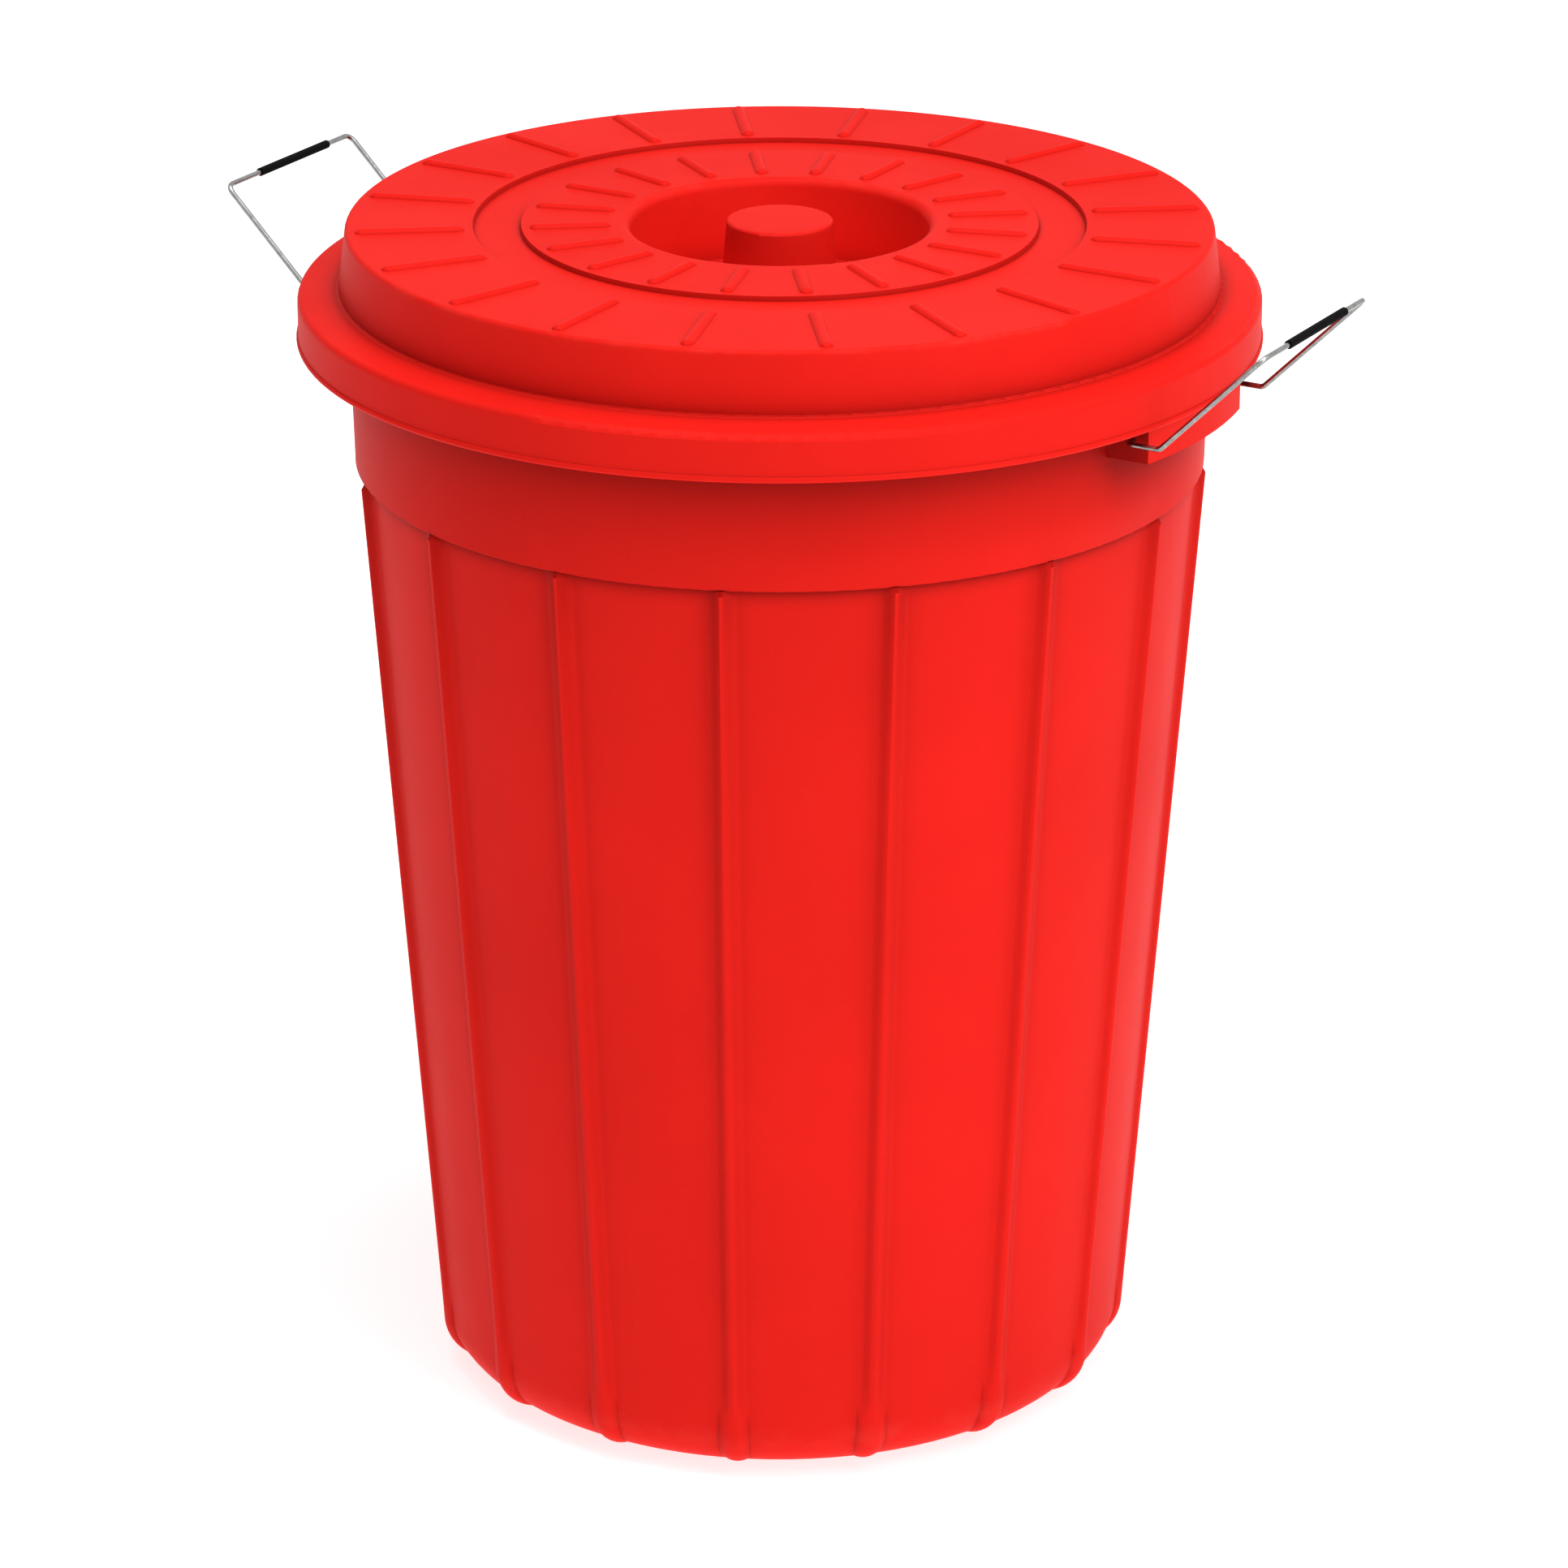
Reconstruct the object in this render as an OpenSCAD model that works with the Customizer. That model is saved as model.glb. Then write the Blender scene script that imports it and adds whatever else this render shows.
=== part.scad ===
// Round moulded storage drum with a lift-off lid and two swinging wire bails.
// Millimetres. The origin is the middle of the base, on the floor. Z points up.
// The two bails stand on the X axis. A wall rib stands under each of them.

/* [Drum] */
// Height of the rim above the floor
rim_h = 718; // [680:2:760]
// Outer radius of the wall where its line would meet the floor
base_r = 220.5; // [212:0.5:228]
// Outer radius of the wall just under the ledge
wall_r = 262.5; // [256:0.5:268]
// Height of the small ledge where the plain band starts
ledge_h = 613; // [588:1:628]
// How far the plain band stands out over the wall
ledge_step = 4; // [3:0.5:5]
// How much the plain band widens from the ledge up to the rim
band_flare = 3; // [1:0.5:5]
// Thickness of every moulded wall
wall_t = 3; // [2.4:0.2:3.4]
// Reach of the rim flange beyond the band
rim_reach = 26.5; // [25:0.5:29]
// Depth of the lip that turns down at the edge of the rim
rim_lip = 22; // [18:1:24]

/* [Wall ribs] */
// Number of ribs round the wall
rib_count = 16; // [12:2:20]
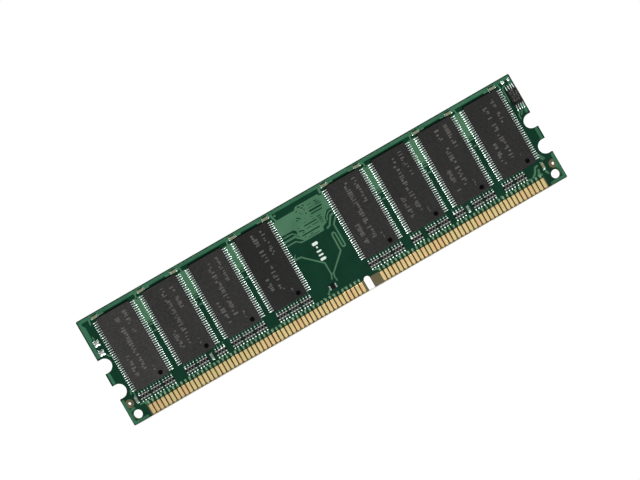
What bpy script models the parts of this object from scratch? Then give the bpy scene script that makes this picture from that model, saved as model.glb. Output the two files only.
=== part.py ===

Written request
Return exactly, and only, the line containing "What bpy script" and every line after it through the end of the material.

Written answer
What bpy script models the parts of this object from scratch? Then give the bpy scene script that makes this picture from that model, saved as model.glb. Output the two files only.
=== part.py ===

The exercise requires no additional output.